Monetary policy communication – past ECB policymakers commend Bank’s progress and call for more

by Michael Ehrmann, Sarah Holton, Danielle Kedan and Gillian Phelan [1]

A survey among former ECB policymakers about the Bank’s monetary policy communication provides broad support for recent innovations in communication practices. It suggests that communication with expert audiences is generally adequate. Nevertheless, it highlights room for improvement along several dimensions, in particular in communication with the wider public.

The evolution of central bank communication

The way central banks communicate has evolved significantly over recent years. In a 2016 survey among central bank governors, more than 80% indicated that their institution’s communications had intensified since the global financial crisis. A clear majority also expected these changes to remain (Blinder et al. 2017). This is not surprising – central banks need to explain increasingly complex monetary policies, often in the context of broader mandates.

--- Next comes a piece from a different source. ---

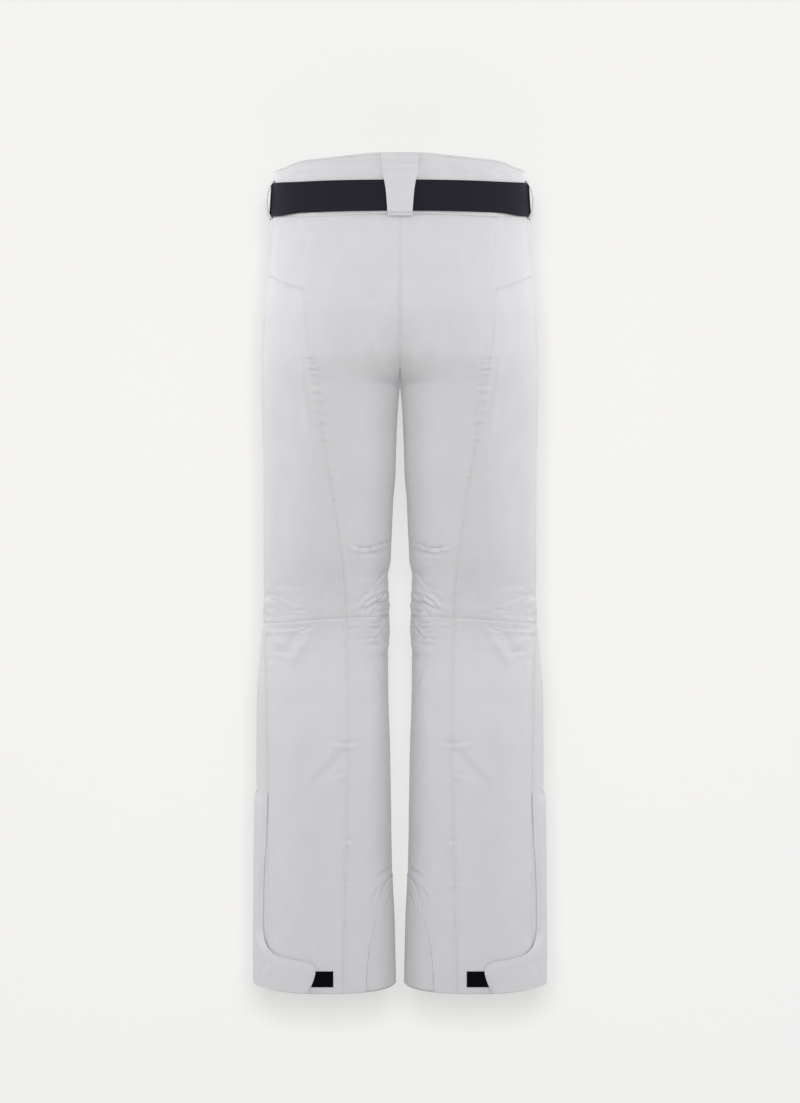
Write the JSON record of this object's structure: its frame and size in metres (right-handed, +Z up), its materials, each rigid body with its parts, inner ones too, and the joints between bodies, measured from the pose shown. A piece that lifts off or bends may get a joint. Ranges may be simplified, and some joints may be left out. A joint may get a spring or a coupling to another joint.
{
  "type": "ski pants",
  "caption": "Long insulated ski pants with a wide elastic belt, panelled seat and legs, side hem zips under a flap with a hook-and-loop tab, and snow cuffs inside the hems.",
  "frame": {"origin": "middle of the waist opening, level with the top edge of the back waistband", "axes": "+Z up, -Y the way the wearer faces, +X the wearer's left"},
  "size_m": [0.379, 0.2289, 1.0591],
  "materials": {
    "shell": "matt woven shell cloth",
    "belt": "ribbed woven elastic",
    "hook_tape": "hook and loop tape",
    "lining": "smooth lining cloth",
    "zip": "woven zip tape",
    "metal": "satin"
  },
  "bodies": {
    "hips": {"waistband_back": "shell", "waistband_left": "shell", "waistband_right": "shell", "waist_underlap": "shell", "snap_cap": "metal", "hanger_loop": "lining", "belt_strap": "belt", "buckle_plate": "metal", "belt_loop_back": "shell", "belt_loop_left": "shell", "belt_loop_right": "shell", "seat_panel_left": "shell", "seat_panel_right": "shell", "side_yoke_left": "shell", "side_yoke_right": "shell", "front_panel_left": "shell", "front_panel_right": "shell", "hip_bend_left": "shell", "hip_bend_right": "shell", "fly_zip": "zip", "pocket_zip_left": "zip", "pocket_zip_right": "zip", "pocket_bag_left": "lining", "pocket_bag_right": "lining"},
    "buckle_latch": {"buckle_latch": "metal"},
    "fly_slider": {"fly_zip_slider": "metal", "fly_zip_pull": "metal"},
    "fly_flap": {"fly_flap": "shell"},
    "left_pocket_slider": {"pocket_zip_slider_left": "metal"},
    "left_pocket_pull": {"pocket_zip_pull_left": "metal"},
    "left_thigh": {"thigh_back_inner_left": "shell", "thigh_back_outer_left": "shell", "thigh_front_left": "shell", "knee_bend_left": "shell"},
    "left_shin": {"calf_inner_left": "shell", "calf_outer_left": "shell", "shin_front_left": "shell", "scuff_guard_left": "shell", "snow_cuff_left": "lining", "hem_zip_left": "zip", "hook_patch_left": "hook_tape"},
    "left_hem_slider": {"hem_zip_slider_left": "metal"},
    "left_hem_flap": {"hem_flap_left": "shell", "loop_patch_left": "hook_tape"},
    "right_pocket_slider": {"pocket_zip_slider_right": "metal"},
    "right_pocket_pull": {"pocket_zip_pull_right": "metal"},
    "right_thigh": {"thigh_back_inner_right": "shell", "thigh_back_outer_right": "shell", "thigh_front_right": "shell", "knee_bend_right": "shell"},
    "right_shin": {"calf_inner_right": "shell", "calf_outer_right": "shell", "shin_front_right": "shell", "scuff_guard_right": "shell", "snow_cuff_right": "lining", "hem_zip_right": "zip", "hook_patch_right": "hook_tape"},
    "right_hem_slider": {"hem_zip_slider_right": "metal"},
    "right_hem_flap": {"hem_flap_right": "shell", "loop_patch_right": "hook_tape"}
  },
  "joints": [
    {"name": "buckle_open", "type": "hinge", "parent": "hips", "child": "buckle_latch", "pos_m": [-0.027, -0.1029, -0.07], "axis": [0, 0, -1], "range_deg": [0, 100]},
    {"name": "fly_zip_slide", "type": "slide", "parent": "hips", "child": "fly_slider", "axis": [0, 0, -1], "range_m": [0, 0.08]},
    {"name": "fly_flap_open", "type": "hinge", "parent": "hips", "child": "fly_flap", "pos_m": [0.027, -0.1045, -0.1575], "axis": [0, 0, 1], "range_deg": [0, 110]},
    {"name": "left_hip", "type": "hinge", "parent": "hips", "child": "left_thigh", "pos_m": [0.09, 0.0022, -0.29], "axis": [-1, 0, 0], "range_deg": [-15, 75], "deforming": ["hip_bend_left"]},
    {"name": "left_knee", "type": "hinge", "parent": "left_thigh", "child": "left_shin", "pos_m": [0.098, 0.0048, -0.612], "axis": [1, 0, 0], "range_deg": [0, 90], "deforming": ["knee_bend_left"]},
    {"name": "left_pocket_zip_slide", "type": "slide", "parent": "hips", "child": "left_pocket_slider", "axis": [0.5292, 0.2329, -0.8159], "range_m": [0, 0.085]},
    {"name": "left_pocket_pull_lift", "type": "hinge", "parent": "left_pocket_slider", "child": "left_pocket_pull", "pos_m": [0.10573, -0.08751, -0.11612], "axis": [-0.631, -0.5348, -0.5619], "range_deg": [0, 150]},
    {"name": "left_hem_zip_slide", "type": "slide", "parent": "left_shin", "child": "left_hem_slider", "axis": [0.0018, -0.0008, 1], "range_m": [0, 0.19]},
    {"name": "left_hem_flap_open", "type": "hinge", "parent": "left_shin", "child": "left_hem_flap", "pos_m": [0.1885, -0.021, -0.93], "axis": [0, 0, -1], "range_deg": [0, 120]},
    {"name": "right_hip", "type": "hinge", "parent": "hips", "child": "right_thigh", "pos_m": [-0.09, 0.0022, -0.29], "axis": [-1, 0, 0], "range_deg": [-15, 75], "deforming": ["hip_bend_right"]},
    {"name": "right_knee", "type": "hinge", "parent": "right_thigh", "child": "right_shin", "pos_m": [-0.098, 0.0048, -0.612], "axis": [1, 0, 0], "range_deg": [0, 90], "deforming": ["knee_bend_right"]},
    {"name": "right_pocket_zip_slide", "type": "slide", "parent": "hips", "child": "right_pocket_slider", "axis": [-0.5292, 0.2329, -0.8159], "range_m": [0, 0.085]},
    {"name": "right_pocket_pull_lift", "type": "hinge", "parent": "right_pocket_slider", "child": "right_pocket_pull", "pos_m": [-0.10573, -0.08751, -0.11612], "axis": [-0.631, 0.5348, 0.5619], "range_deg": [0, 150]},
    {"name": "right_hem_zip_slide", "type": "slide", "parent": "right_shin", "child": "right_hem_slider", "axis": [-0.0018, -0.0008, 1], "range_m": [0, 0.19]},
    {"name": "right_hem_flap_open", "type": "hinge", "parent": "right_shin", "child": "right_hem_flap", "pos_m": [-0.1885, -0.021, -0.93], "axis": [0, 0, 1], "range_deg": [0, 120]}
  ]
}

Central banks have also become the subject of intense and often controversial public discussions, at times accompanied by a loss of trust (van der Cruijsen and Samarina 2021). To increase trust and ensure accountability, central banks must communicate more with the wider public. This poses very different challenges than communicating with financial markets and other expert audiences – the traditional counterparts of central banks (Coibion et al. 2022).

In addition, changing media landscapes make central bank communication more challenging. However, new technologies, such as social media, also offer possibilities to engage with a wider audience (Ehrmann and Wabitsch 2022).

In the light of these developments, it is important to assess current communication practices and identify any room for improvement. And who better to do so than former policymakers? They have an intimate knowledge of the subject matter and can pass judgement without fear or favour, as they are no longer in office.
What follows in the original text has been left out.